- **What is required**
Reproduce exactly the lines from the one containing "What three.js module" down to the one containing "const sauceShowing = 2.8;", including both of those lines, and nothing else.

- **3D code data**
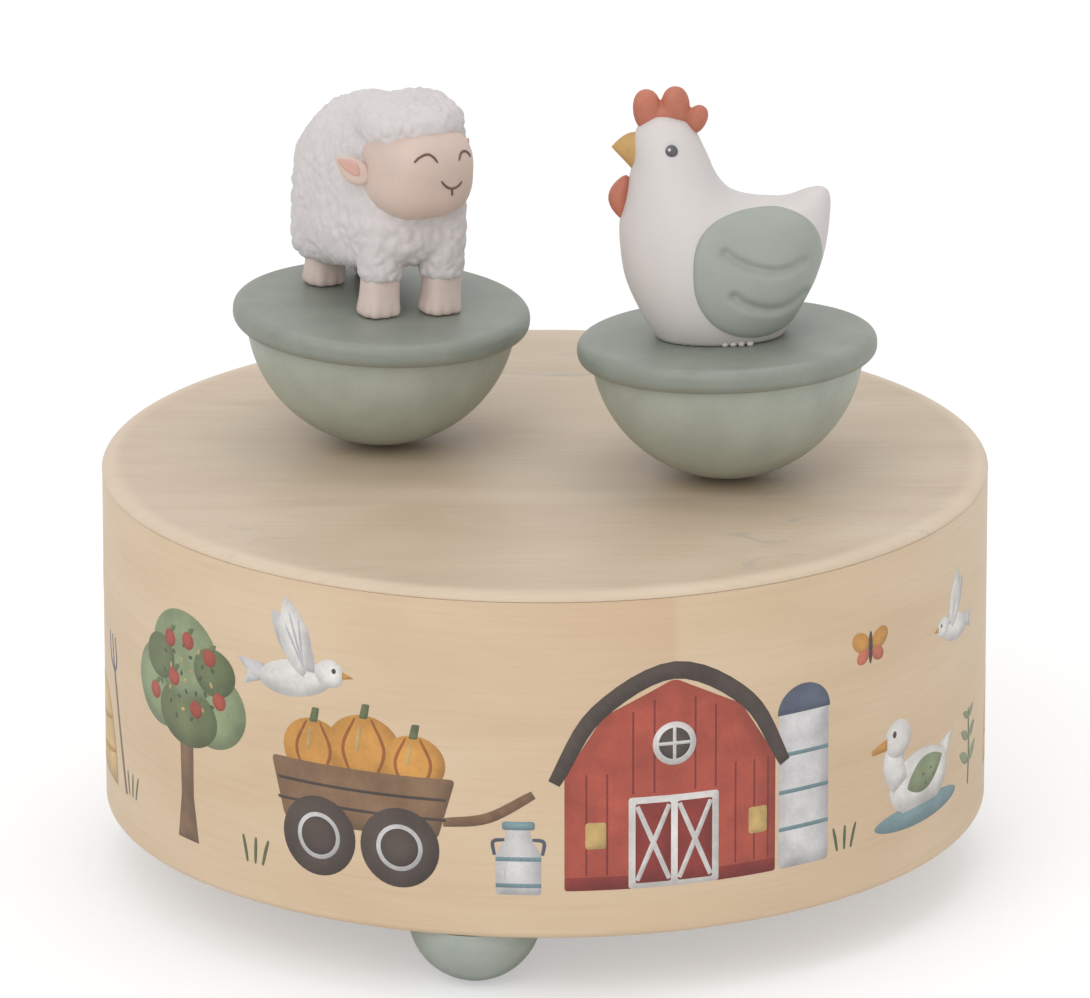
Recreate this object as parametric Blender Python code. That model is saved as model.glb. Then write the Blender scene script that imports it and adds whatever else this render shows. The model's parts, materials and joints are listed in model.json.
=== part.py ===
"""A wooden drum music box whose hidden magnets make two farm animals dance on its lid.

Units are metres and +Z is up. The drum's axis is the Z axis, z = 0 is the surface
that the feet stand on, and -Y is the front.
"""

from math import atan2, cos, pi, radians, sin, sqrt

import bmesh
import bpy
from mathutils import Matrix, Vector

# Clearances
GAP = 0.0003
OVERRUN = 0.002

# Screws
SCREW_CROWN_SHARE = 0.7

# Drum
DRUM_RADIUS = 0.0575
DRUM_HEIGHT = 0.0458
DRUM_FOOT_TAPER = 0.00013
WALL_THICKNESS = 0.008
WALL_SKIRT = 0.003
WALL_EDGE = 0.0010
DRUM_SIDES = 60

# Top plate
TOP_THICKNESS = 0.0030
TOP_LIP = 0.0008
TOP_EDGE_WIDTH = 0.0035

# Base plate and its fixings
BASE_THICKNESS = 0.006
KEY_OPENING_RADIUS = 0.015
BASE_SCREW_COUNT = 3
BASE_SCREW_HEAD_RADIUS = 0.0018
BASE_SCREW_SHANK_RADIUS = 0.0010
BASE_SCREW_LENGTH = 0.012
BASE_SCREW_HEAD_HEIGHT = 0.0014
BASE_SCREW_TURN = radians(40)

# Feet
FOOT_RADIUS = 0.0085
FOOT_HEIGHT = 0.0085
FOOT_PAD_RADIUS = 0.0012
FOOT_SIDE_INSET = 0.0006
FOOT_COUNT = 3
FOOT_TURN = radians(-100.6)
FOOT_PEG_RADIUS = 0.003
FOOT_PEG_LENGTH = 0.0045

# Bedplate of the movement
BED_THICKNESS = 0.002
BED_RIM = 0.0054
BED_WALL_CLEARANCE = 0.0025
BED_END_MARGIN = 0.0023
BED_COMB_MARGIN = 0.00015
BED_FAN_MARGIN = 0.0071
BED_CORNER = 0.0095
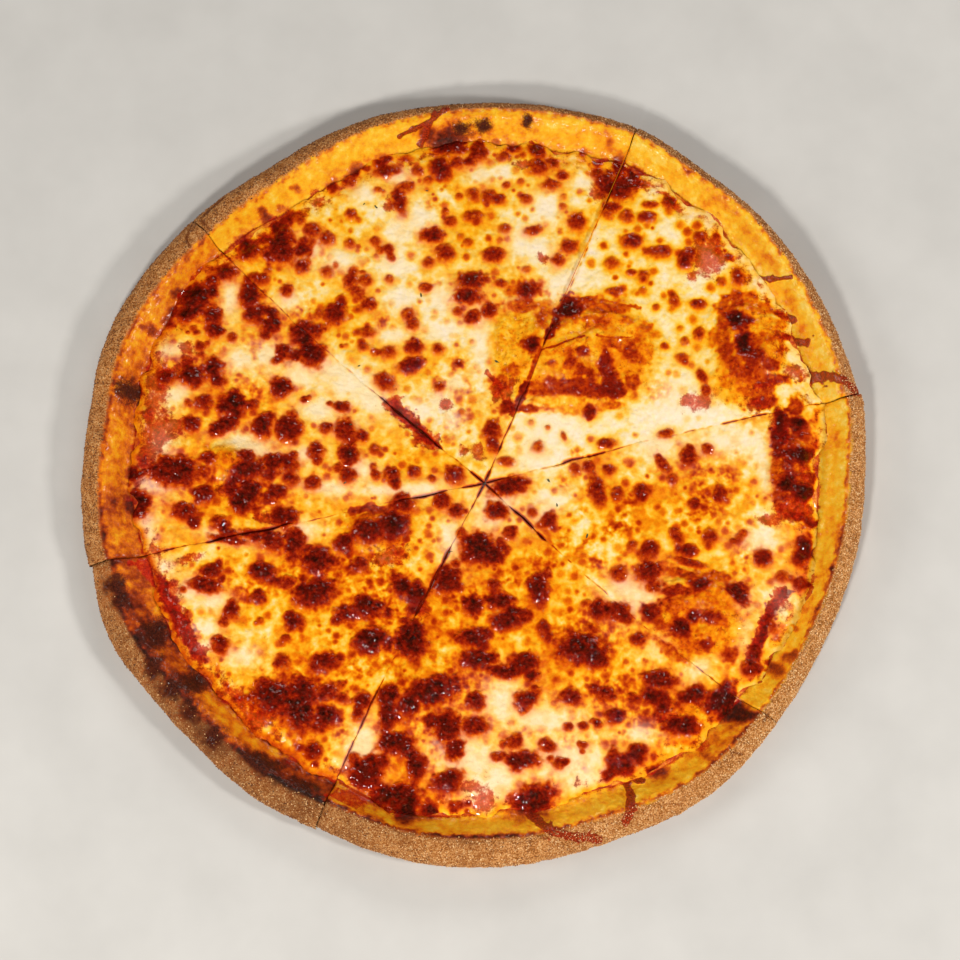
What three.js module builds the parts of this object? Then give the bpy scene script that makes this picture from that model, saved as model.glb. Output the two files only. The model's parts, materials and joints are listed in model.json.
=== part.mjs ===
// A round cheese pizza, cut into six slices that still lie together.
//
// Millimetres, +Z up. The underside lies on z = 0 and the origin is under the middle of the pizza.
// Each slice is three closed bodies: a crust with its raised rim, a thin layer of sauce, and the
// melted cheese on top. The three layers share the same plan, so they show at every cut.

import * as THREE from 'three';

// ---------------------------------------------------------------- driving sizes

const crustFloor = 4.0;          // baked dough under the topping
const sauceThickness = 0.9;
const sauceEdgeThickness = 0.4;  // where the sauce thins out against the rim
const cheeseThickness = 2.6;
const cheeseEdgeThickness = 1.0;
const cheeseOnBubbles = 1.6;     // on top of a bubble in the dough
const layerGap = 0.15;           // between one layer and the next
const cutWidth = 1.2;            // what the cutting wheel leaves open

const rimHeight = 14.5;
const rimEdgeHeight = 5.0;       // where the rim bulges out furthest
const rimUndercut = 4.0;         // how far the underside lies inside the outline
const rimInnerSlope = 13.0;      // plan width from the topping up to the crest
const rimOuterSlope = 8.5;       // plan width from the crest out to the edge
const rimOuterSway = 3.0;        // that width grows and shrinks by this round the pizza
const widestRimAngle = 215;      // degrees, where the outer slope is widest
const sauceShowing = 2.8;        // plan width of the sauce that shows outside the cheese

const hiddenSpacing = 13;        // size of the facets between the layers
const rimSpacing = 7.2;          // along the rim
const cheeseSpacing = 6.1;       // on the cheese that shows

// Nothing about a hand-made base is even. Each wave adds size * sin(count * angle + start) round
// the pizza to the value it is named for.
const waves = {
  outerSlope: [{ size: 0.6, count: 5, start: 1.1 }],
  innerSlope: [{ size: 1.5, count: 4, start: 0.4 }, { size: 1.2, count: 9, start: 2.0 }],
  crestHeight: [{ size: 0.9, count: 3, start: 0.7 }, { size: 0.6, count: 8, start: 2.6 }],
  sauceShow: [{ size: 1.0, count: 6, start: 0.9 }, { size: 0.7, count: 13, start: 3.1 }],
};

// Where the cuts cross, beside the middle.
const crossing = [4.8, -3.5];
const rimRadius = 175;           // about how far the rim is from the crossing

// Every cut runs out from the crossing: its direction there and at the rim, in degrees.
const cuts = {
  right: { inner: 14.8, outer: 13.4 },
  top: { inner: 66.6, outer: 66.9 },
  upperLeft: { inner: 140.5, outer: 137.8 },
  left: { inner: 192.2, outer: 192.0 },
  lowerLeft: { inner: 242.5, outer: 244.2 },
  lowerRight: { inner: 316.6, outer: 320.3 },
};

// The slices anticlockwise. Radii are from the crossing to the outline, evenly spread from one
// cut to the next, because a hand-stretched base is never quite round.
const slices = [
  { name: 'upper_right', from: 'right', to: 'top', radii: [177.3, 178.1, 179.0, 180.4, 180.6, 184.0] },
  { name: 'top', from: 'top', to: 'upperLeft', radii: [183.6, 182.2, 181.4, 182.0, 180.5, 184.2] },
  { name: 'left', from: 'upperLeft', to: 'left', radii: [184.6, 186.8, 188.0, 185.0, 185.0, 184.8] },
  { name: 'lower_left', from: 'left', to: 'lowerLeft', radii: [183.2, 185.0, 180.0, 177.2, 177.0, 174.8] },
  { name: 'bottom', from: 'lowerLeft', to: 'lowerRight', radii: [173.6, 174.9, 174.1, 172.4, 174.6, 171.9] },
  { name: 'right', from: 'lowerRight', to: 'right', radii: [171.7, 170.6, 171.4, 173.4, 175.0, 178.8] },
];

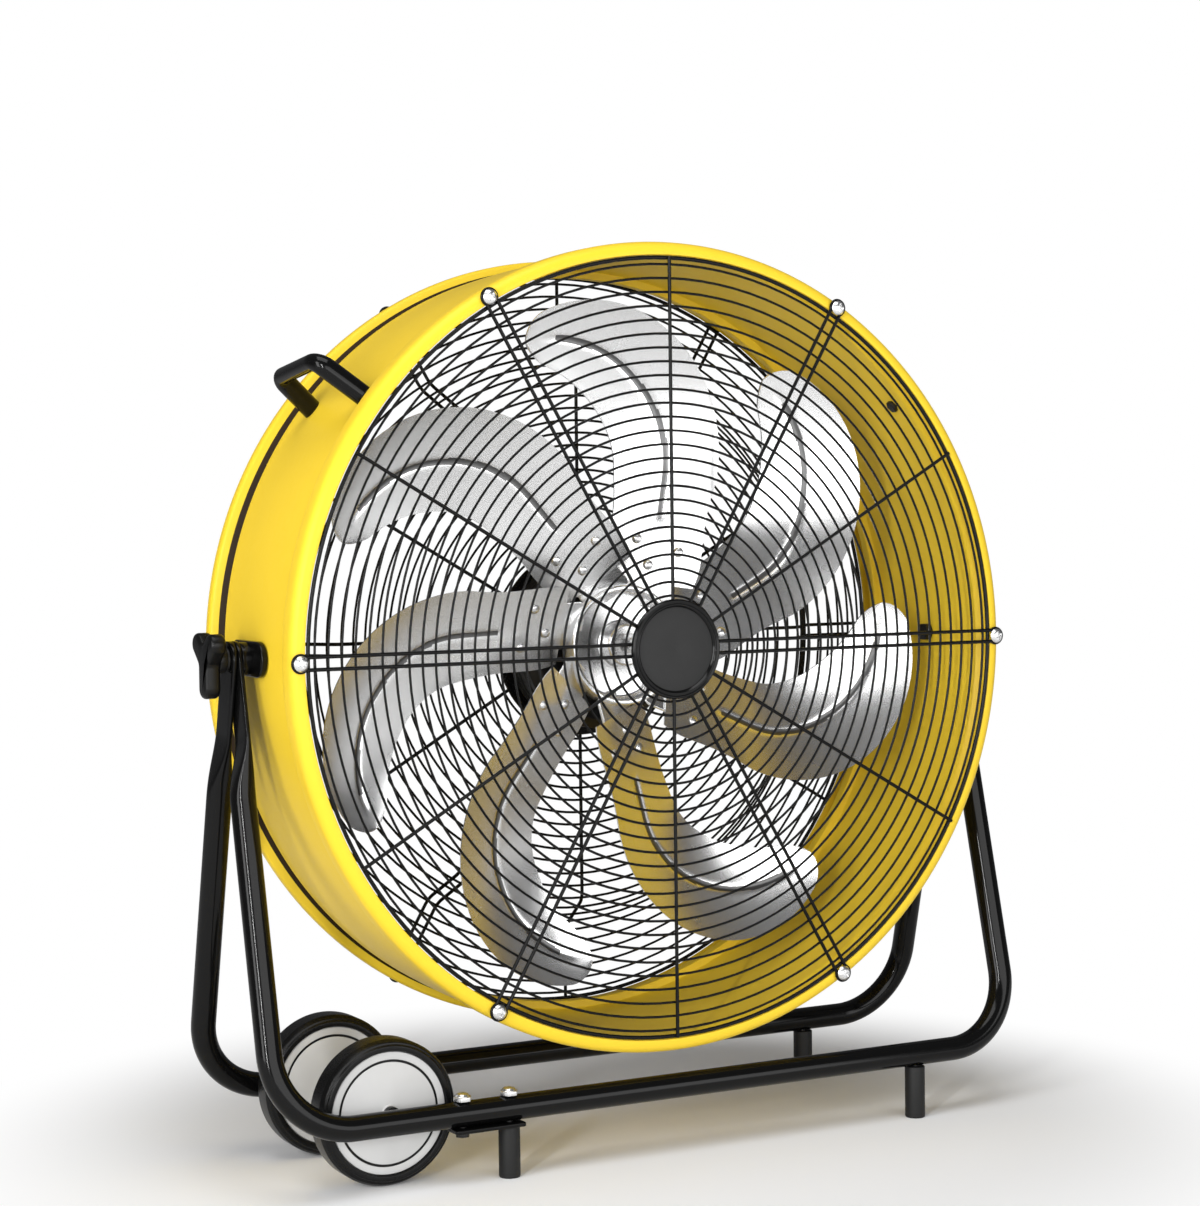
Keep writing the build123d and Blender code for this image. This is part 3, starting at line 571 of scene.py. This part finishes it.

- **Output of the exercise**
What three.js module builds the parts of this object? Then give the bpy scene script that makes this picture from that model, saved as model.glb. Output the two files only. The model's parts, materials and joints are listed in model.json.
=== part.mjs ===
// A round cheese pizza, cut into six slices that still lie together.
//
// Millimetres, +Z up. The underside lies on z = 0 and the origin is under the middle of the pizza.
// Each slice is three closed bodies: a crust with its raised rim, a thin layer of sauce, and the
// melted cheese on top. The three layers share the same plan, so they show at every cut.

import * as THREE from 'three';

// ---------------------------------------------------------------- driving sizes

const crustFloor = 4.0;          // baked dough under the topping
const sauceThickness = 0.9;
const sauceEdgeThickness = 0.4;  // where the sauce thins out against the rim
const cheeseThickness = 2.6;
const cheeseEdgeThickness = 1.0;
const cheeseOnBubbles = 1.6;     // on top of a bubble in the dough
const layerGap = 0.15;           // between one layer and the next
const cutWidth = 1.2;            // what the cutting wheel leaves open

const rimHeight = 14.5;
const rimEdgeHeight = 5.0;       // where the rim bulges out furthest
const rimUndercut = 4.0;         // how far the underside lies inside the outline
const rimInnerSlope = 13.0;      // plan width from the topping up to the crest
const rimOuterSlope = 8.5;       // plan width from the crest out to the edge
const rimOuterSway = 3.0;        // that width grows and shrinks by this round the pizza
const widestRimAngle = 215;      // degrees, where the outer slope is widest
const sauceShowing = 2.8;        // plan width of the sauce that shows outside the cheese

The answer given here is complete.